Gorbag: “You get lost, scum!”
Shagrat: “What’s this? Looks like ol’ Shelob’s been having a bit of fun.”
Sam peaks out of a small crevice in the wall where he found refuge for himself. As much as he is worried about what will happen to Frodo, his own safety is a risk as well. He knows that he alone cannot attack a group of Orcs by himself. The Orcs inspect Frodo’s body.
Gorbag: “Killed another one, has she?”
Shagrat: “No. This fellow ain’t dead!”
Sam: “Not dead?”
There are immediate feelings of guilt and regret for leaving Frodo to these Orcs, just because he believed his friend is dead. More than anything he would like to jump out of his hiding place and claim Frodo for himself in order to save his life from any other torture that might come his way.
Anger and guilt
Shagrat: “She jabs them with her stinger… and he goes as limp as a boned fish! Then she has her way with them. That’s how she likes to feed. Fresh blood!”

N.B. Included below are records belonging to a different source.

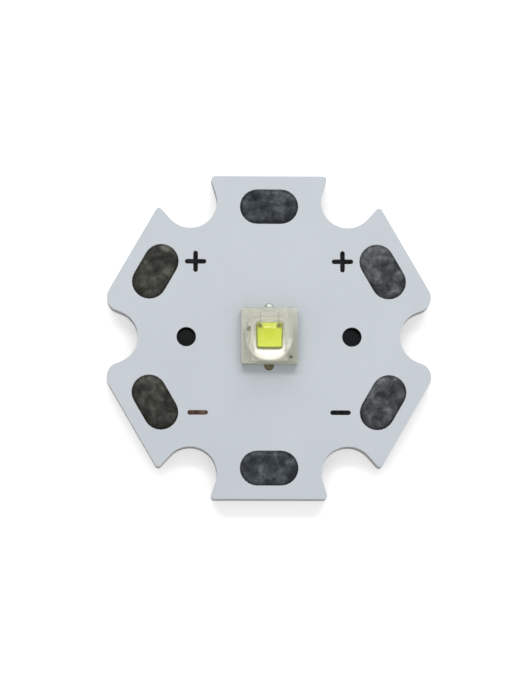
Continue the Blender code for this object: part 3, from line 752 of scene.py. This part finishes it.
def make_wires():
    """Three bond wires, each from a flattened ball over a loop to its foot."""
    look = gold_look()
    for name, start in (("bond_wire_left", "led_die"), ("bond_wire_right", "led_die"),
                        ("esd_wire", "esd_diode")):
        low, high = box(name)
        x = (low.x + high.x) / 2
        upward = name != "esd_wire"
        ball_y = low.y + BALL_RADIUS if upward else high.y - BALL_RADIUS
        foot_y = high.y if upward else low.y
        base = box(start)[1].z
        foot_z = low.z + WIRE_RADIUS
        landing_y = foot_y - math.copysign(WIRE_LANDING, foot_y - ball_y)
        crest = high.z - WIRE_RADIUS
        points = [(ball_y, base + height, width) for height, width in BALL_PROFILE]
        neck = base + BALL_PROFILE[-1][0] + WIRE_RADIUS
        middle = (neck + foot_z) / 2
        for k in range(1, WIRE_STEPS + 1):
            share = k / WIRE_STEPS
            level = neck * (1 - share) + foot_z * share
            rise = 4 * (crest - middle) * share * (1 - share)
            points.append((ball_y + (landing_y - ball_y) * share, level + rise, 1.0))
        points.append((foot_y, foot_z, 1.0))
        curve = bpy.data.curves.new(name + "_gold", "CURVE")
        curve.dimensions = "3D"
        curve.bevel_depth = WIRE_RADIUS * MM
        curve.bevel_resolution = WIRE_ROUNDNESS
        curve.use_fill_caps = True
        spline = curve.splines.new("POLY")
        spline.points.add(len(points) - 1)
        for point, (y, z, width) in zip(spline.points, points):
            point.co = (x * MM, y * MM, z * MM, 1.0)
            point.radius = width
        add_piece(name + "_gold", curve, look, "gold", name)


def make_board():
    """Base, layers and lacquer of the board."""
    rounded("aluminium_base", "base_plate", BASE_EDGE, aluminium_look(), "aluminium")
    finish_node("dielectric_layer", dielectric_look())
    copper = copper_look()
    for node in ("anode_copper", "thermal_copper", "cathode_copper"):
        finish_node(node, copper)
    rounded("solder_mask", "white_lacquer", MASK_EDGE, mask_look(), "solder_mask")


def soft_square(half, corner):
    """A square ring with round corners."""
    reach = half - corner
    quarter = math.pi / 2
    ring = []
    for k, (x, y) in enumerate(((1, 1), (-1, 1), (-1, -1), (1, -1))):
        ring += arc((x * reach, y * reach), corner, k * quarter, (k + 1) * quarter, COAT_CORNER_STEPS)
    return ring


def make_coat():
    """Phosphor over the die, thicker towards its foot, with openings over the bond pads."""
    low, high = box("phosphor_layer")
    die_top = box("led_die")[1].z
    opening = BOND_OPENING / 2
    openings = []
    for wire in ("bond_wire_left", "bond_wire_right"):
        wire_low, wire_high = box(wire)
        x, y = (wire_low.x + wire_high.x) / 2, wire_low.y + BALL_RADIUS
        openings.append([(x - opening, y - opening), (x + opening, y - opening),
                         (x + opening, y + opening), (x - opening, y + opening)])
    profile = [(COAT_FOOT, low.z), (COAT_SWELL, low.z + (high.z - low.z) * COAT_WAIST)]
    for k in range(COAT_EDGE_STEPS + 1):
        turn = math.pi / 2 * k / COAT_EDGE_STEPS
        profile.append((COAT_SWELL - COAT_EDGE * (1 - math.cos(turn)),
                        high.z - COAT_EDGE * (1 - math.sin(turn))))
    rings = [(soft_square(high.x + out, COAT_CORNER + out), z) for out, z in profile]
    shell = Shell()
    shell.cap([rings[0][0]], low.z)
    for (lower, z0), (upper, z1) in zip(rings, rings[1:]):
        shell.wall(lower, z0, z1, upper)
    shell.cap([rings[-1][0]] + openings, high.z)
    for ring in openings:
        shell.wall(ring, die_top, high.z)
        shell.cap([ring], die_top)
    shell.weld()
    mesh = shell.mesh("phosphor_coat")
    keep_flats(mesh)
    add_piece("phosphor_coat", mesh, phosphor_look(x, y), "phosphor", "phosphor_layer")


def make_package():
    """Ceramic, metal, die and coat of the LED."""
    rounded("ceramic_substrate", "ceramic_tile", CERAMIC_EDGE, ceramic_look(), "ceramic")
    metal = terminal_look()
    for node in ("anode_terminal", "cathode_terminal"):
        rounded(node, node + "_plate", TRACE_EDGE, metal, "terminal_metal")
    finish_node("thermal_terminal", metal)
    rounded("led_die", "die_chip", DIE_EDGE, die_look(), "die")
    make_coat()
    rounded("esd_diode", "diode_chip", DIE_EDGE, diode_look(), "diode")
    finish_node("polarity_mark", dot_look())


def make_world():
    """A broad fill from the camera's side, seen and mirrored as white but dark straight overhead."""
    world = bpy.data.worlds.new("studio")
    bpy.context.scene.world = world
    world.use_nodes = True
    background = world.node_tree.nodes["Background"]
    background.inputs["Color"].default_value = (1.0, 1.0, 1.0, 1.0)
    wiring = Wiring(world.node_tree)
    direction = wiring.nodes.new("ShaderNodeTexCoord").outputs["Generated"]
    mirrored = wiring.spread(wiring.part(direction, "Z"), 1.0, ZENITH_LEVEL, ZENITH_EDGE, ZENITH_START)
    towards = wiring.nodes.new("ShaderNodeVectorMath")
    towards.operation = "DOT_PRODUCT"
    towards.inputs[1].default_value = (0.0, -math.sin(FILL_TILT), math.cos(FILL_TILT))
    wiring.links.new(direction, towards.inputs[0])
    fill = wiring.spread(towards.outputs["Value"], FILL_LOW, FILL_HIGH, FILL_START, 1.0)
    gain = wiring.math("MULTIPLY", wiring.math("SUBTRACT", mirrored, fill), wiring.seen())
    wiring.links.new(wiring.math("ADD", fill, gain), background.inputs["Strength"])


def softbox(name, elevation, width, height, level):
    """An area light beyond the top pad whose level is what it adds on a level surface."""
    direction = Vector((0.0, math.cos(elevation), math.sin(elevation)))
    data = bpy.data.lights.new(name, "AREA")
    data.shape = "RECTANGLE"
    data.size, data.size_y = width * MM, height * MM
    data.energy = level * math.pi ** 2 * (LIGHT_DISTANCE * MM) ** 2 / math.sin(elevation)
    lamp = bpy.data.objects.new(name, data)
    lamp.location = direction * LIGHT_DISTANCE * MM
    lamp.rotation_mode = "QUATERNION"
    lamp.rotation_quaternion = direction.to_track_quat("Z", "Y")
    bpy.context.scene.collection.objects.link(lamp)


def make_floor():
    """A wide pale floor under the board, which keeps its shadow, with a painted shadow darkening it under
    the board's middle.
    """
    shell = Shell()
    shell.cap([circle(FLOOR_RADIUS, FLOOR_STEPS)], -FLOOR_DROP)
    floor = bpy.data.objects.new("floor", shell.mesh("floor"))
    bpy.context.scene.collection.objects.link(floor)
    surface = bpy.data.materials.new("floor")
    surface.use_nodes = True
    shader = surface.node_tree.nodes["Principled BSDF"]
    shader.inputs["Roughness"].default_value = FLOOR_ROUGHNESS
    shader.inputs["Specular IOR Level"].default_value = 0.0
    shader.inputs["Emission Color"].default_value = (1.0, 1.0, 1.0, 1.0)
    wiring = Wiring(surface.node_tree)
    distance = wiring.length(wiring.nodes.new("ShaderNodeTexCoord").outputs["Object"])
    glow = wiring.spread(distance, 0.0, FLOOR_GLOW, GLOW_START * MM, GLOW_FULL * MM)
    wiring.links.new(wiring.math("MULTIPLY", glow, wiring.seen()), shader.inputs["Emission Strength"])
    outside = wiring.spread(distance, 0.0, 1.0, GLOW_START * MM, GLOW_FULL * MM)
    below = wiring.nodes.new("ShaderNodeNewGeometry").outputs["Backfacing"]
    pale = wiring.math("MAXIMUM", outside, below)
    # Painted shadow: the floor's upper side is painted dark within the board's middle, as the shade under
    # the board
    wiring.links.new(wiring.tint(pale, FLOOR_PAINTED_SHADOW, FLOOR_COLOUR), shader.inputs["Base Color"])
    floor.data.materials.append(surface)


def make_camera():
    """Looks almost straight down, from a little towards the bottom pad."""
    data = bpy.data.cameras.new("camera")
    data.sensor_width = SENSOR
    data.lens = PIXELS_PER_MM * CAMERA_DISTANCE * SENSOR / max(IMAGE_SIZE)
    data.clip_start = CLIP_START
    data.clip_end = CLIP_END
    aim = Vector(((IMAGE_SIZE[0] / 2 - BOARD_PIXEL[0]) / PIXELS_PER_MM,
                  (BOARD_PIXEL[1] - IMAGE_SIZE[1] / 2) / PIXELS_PER_MM, box("solder_mask")[1].z))
    back = Vector((math.tan(CAMERA_LEAN), -math.tan(CAMERA_TILT), 1.0)).normalized()
    right = Vector((0.0, 1.0, 0.0)).cross(back).normalized()
    camera = bpy.data.objects.new("camera", data)
    camera.matrix_world = Matrix.LocRotScale(
        (aim + back * CAMERA_DISTANCE) * MM,
        Matrix((right, back.cross(right), back)).transposed().to_quaternion(), None)
    bpy.context.scene.collection.objects.link(camera)
    bpy.context.scene.camera = camera


def main():
    """Dresses the frame and sets up the studio."""
    make_camera()
    make_board()
    make_pads()
    make_marks()
    make_joints()
    make_package()
    make_wires()
    make_lens()
    make_world()
    make_floor()
    for name, (elevation, width, height, level) in SOFTBOXES.items():
        softbox(name, elevation, width, height, level)
    bpy.context.scene.view_settings.view_transform = "Standard"


main()
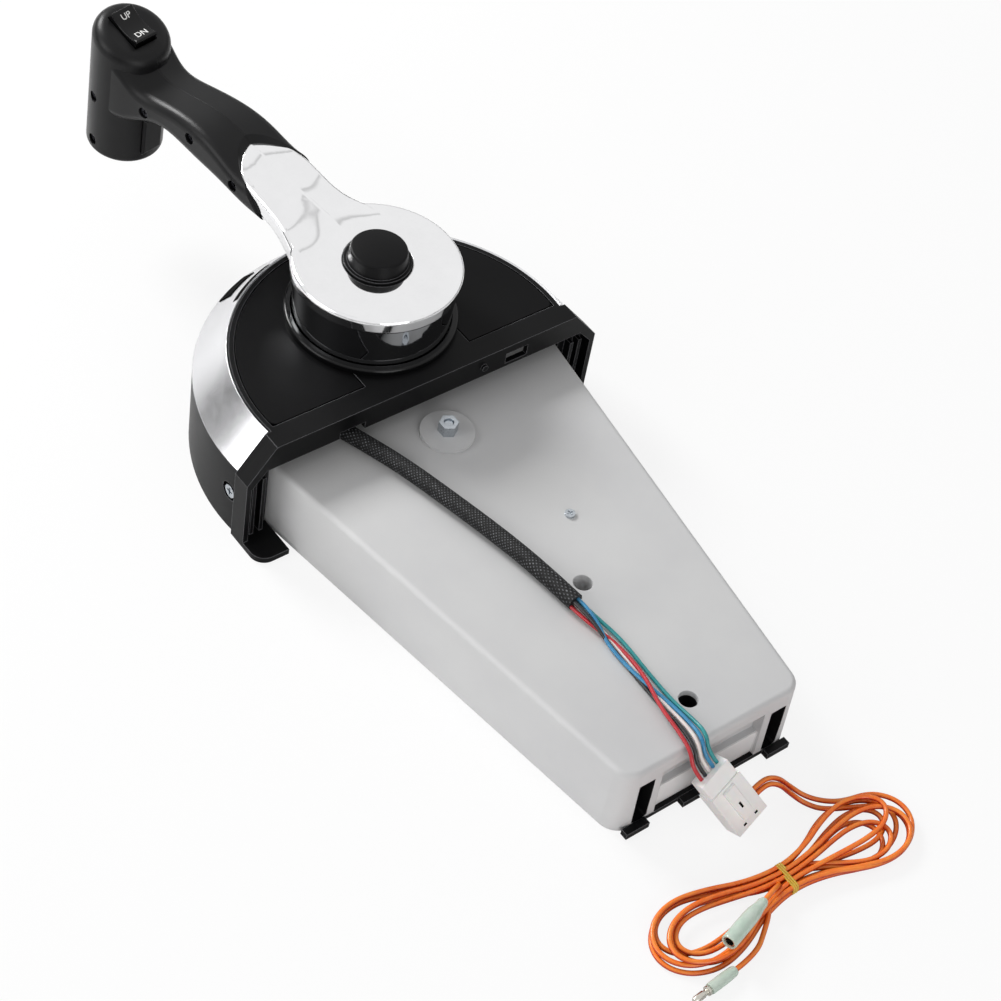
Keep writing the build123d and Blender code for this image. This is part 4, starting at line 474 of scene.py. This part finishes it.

Shagrat: “Get him to the tower!”
Sam: “Samwise, you fool!”
Gorbag: “This scum will be awake in a couple of hours.”
Shagrat: “Then he’ll wish he’d never been born!”
As the Orcs head back toward their tower, Sam looks on helplessly. He is angry at himself for presuming the death of his friend when he had merely been stung so as to provide Shelob with fresh blood. But how could he have known about it anyway?
The mere existence of Shelob herself has not been proven, because of the threat she poses to any living thing. Therefore a reconnaissance mission to establish a life form in those tunnels was not on anyone’s to-do list. Of course, wizards and the inhabitants surrounding the Winding Stair would know of her existence, but they too would never divulge that information to someone they wanted dead. So, she remains one of the most powerful weapons the enemy possesses.
Nevertheless, Sam is wrought with guilt over leaving his friend to his fate in the Cirith Ungol Tower in the hands of the same race they were trying to avoid the whole journey. His anger at himself, however, transforms into determination no matter the cost. Sam transfers his anger for himself toward Frodo’s captors, letting it build inside him so as to provide him with courage he will need to face the tower of Cirith Ungol alone.